### TASK TO COMPLETE
Return, exactly as written, the lines from the one containing "# ---- files" through the one containing "for node in", with both ends included.
■ ■ ■ ■ ■ ■ ■
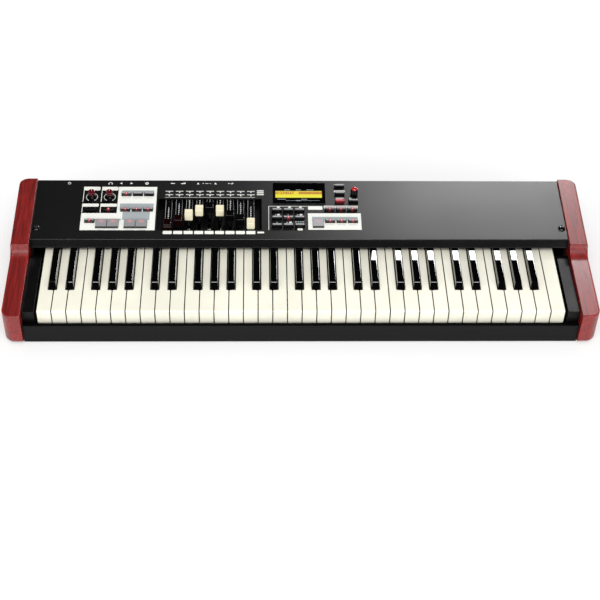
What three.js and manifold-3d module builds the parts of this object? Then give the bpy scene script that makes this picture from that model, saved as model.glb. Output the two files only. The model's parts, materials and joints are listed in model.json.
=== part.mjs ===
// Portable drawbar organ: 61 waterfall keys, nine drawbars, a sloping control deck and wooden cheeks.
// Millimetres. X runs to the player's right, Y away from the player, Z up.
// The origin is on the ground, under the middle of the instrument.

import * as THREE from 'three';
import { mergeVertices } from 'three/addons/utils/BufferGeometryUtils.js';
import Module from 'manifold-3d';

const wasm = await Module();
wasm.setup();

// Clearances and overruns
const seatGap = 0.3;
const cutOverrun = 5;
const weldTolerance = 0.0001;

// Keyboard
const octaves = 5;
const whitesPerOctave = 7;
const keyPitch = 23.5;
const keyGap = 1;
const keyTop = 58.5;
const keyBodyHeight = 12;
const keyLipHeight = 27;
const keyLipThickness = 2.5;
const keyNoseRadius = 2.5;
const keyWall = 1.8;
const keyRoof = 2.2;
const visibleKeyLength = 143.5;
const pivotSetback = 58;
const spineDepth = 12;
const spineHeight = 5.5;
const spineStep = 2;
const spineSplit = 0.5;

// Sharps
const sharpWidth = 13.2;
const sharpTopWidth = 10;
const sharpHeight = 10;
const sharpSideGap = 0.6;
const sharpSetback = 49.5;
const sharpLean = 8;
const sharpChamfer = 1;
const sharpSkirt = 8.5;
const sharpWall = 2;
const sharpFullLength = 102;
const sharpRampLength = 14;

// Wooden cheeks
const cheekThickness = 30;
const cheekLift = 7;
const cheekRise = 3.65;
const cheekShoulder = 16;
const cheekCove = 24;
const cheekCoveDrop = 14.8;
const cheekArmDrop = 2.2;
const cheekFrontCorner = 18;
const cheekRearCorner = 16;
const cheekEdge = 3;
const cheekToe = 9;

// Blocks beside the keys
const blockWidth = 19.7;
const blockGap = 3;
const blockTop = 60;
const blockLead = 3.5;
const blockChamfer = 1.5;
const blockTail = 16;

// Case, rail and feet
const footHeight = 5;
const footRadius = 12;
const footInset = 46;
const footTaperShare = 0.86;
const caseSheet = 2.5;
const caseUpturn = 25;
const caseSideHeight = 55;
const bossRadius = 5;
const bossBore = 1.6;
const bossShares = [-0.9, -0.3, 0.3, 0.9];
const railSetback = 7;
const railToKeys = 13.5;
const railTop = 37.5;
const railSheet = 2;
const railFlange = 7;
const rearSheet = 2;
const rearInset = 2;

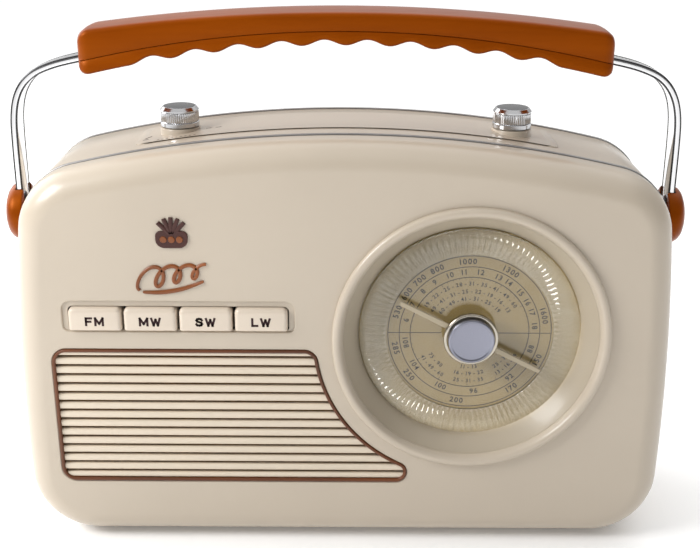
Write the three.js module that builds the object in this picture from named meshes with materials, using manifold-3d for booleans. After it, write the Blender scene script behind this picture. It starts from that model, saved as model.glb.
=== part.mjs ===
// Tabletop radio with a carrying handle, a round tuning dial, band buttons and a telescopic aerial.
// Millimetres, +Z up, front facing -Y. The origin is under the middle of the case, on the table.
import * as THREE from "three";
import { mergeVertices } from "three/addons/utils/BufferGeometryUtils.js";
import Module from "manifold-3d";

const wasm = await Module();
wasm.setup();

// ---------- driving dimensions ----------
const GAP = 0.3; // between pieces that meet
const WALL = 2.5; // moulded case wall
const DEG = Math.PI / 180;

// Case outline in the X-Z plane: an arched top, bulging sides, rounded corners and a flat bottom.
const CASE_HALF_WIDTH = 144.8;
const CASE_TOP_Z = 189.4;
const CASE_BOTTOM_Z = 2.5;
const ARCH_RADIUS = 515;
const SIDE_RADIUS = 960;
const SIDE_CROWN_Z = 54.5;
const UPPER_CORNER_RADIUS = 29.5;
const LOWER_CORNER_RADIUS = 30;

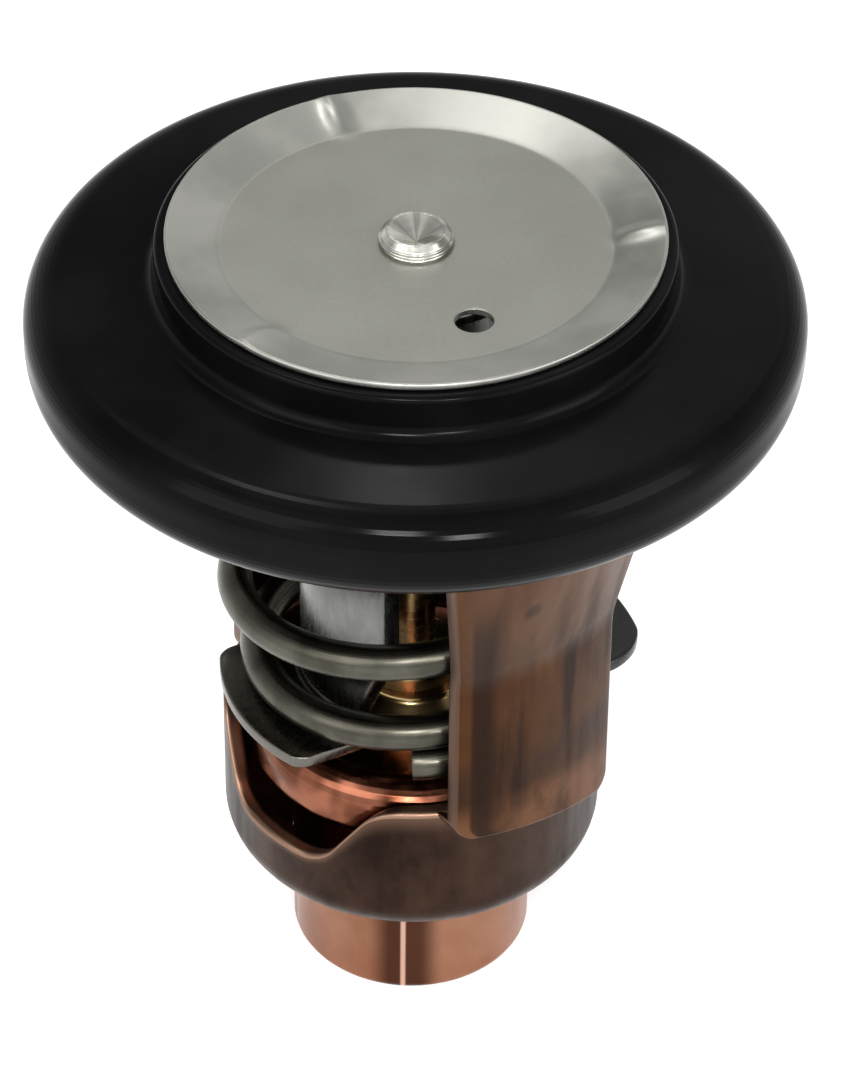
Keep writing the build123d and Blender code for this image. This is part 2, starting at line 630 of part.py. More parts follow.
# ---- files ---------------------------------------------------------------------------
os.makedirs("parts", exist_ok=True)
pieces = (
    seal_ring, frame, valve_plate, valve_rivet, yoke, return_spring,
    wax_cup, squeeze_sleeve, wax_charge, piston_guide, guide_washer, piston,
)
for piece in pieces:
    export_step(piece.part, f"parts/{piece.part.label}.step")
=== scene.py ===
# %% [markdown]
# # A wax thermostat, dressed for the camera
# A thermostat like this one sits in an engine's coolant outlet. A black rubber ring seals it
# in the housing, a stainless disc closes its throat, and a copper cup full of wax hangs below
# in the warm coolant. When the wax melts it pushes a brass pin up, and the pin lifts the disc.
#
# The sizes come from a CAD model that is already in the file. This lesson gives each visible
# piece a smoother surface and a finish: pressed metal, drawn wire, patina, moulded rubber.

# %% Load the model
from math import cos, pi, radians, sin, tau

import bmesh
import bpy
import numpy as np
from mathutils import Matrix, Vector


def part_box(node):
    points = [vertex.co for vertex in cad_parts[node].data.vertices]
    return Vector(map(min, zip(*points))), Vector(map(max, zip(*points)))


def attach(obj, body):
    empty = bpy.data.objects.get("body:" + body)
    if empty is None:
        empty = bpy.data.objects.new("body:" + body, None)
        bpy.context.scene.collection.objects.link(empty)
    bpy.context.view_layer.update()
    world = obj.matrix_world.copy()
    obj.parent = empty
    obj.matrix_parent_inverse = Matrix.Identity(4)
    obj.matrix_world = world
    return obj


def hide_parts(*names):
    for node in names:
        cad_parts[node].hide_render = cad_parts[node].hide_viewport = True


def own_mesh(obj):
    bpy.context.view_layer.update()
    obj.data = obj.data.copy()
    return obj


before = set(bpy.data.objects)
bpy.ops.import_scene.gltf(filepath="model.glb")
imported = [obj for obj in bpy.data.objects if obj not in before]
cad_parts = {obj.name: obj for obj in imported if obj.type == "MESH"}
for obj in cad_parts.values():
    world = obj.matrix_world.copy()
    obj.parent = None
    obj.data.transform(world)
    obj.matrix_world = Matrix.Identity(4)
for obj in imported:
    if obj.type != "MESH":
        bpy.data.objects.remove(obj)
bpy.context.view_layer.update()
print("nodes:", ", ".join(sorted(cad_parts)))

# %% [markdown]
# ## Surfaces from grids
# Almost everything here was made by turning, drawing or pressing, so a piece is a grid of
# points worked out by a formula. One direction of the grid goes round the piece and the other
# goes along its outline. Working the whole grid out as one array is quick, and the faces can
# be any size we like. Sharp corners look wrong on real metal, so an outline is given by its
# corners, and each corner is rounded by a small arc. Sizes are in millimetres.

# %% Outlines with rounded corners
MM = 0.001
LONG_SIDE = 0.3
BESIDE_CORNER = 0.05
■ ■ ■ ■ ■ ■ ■
### PROBLEM SOLUTION
# ---- files ---------------------------------------------------------------------------
os.makedirs("parts", exist_ok=True)
pieces = (
    seal_ring, frame, valve_plate, valve_rivet, yoke, return_spring,
    wax_cup, squeeze_sleeve, wax_charge, piston_guide, guide_washer, piston,
)
for piece in pieces:
    export_step(piece.part, f"parts/{piece.part.label}.step")
=== scene.py ===
# %% [markdown]
# # A wax thermostat, dressed for the camera
# A thermostat like this one sits in an engine's coolant outlet. A black rubber ring seals it
# in the housing, a stainless disc closes its throat, and a copper cup full of wax hangs below
# in the warm coolant. When the wax melts it pushes a brass pin up, and the pin lifts the disc.
#
# The sizes come from a CAD model that is already in the file. This lesson gives each visible
# piece a smoother surface and a finish: pressed metal, drawn wire, patina, moulded rubber.

# %% Load the model
from math import cos, pi, radians, sin, tau

import bmesh
import bpy
import numpy as np
from mathutils import Matrix, Vector


def part_box(node):
    points = [vertex.co for vertex in cad_parts[node].data.vertices]
    return Vector(map(min, zip(*points))), Vector(map(max, zip(*points)))


def attach(obj, body):
    empty = bpy.data.objects.get("body:" + body)
    if empty is None:
        empty = bpy.data.objects.new("body:" + body, None)
        bpy.context.scene.collection.objects.link(empty)
    bpy.context.view_layer.update()
    world = obj.matrix_world.copy()
    obj.parent = empty
    obj.matrix_parent_inverse = Matrix.Identity(4)
    obj.matrix_world = world
    return obj


def hide_parts(*names):
    for node in names:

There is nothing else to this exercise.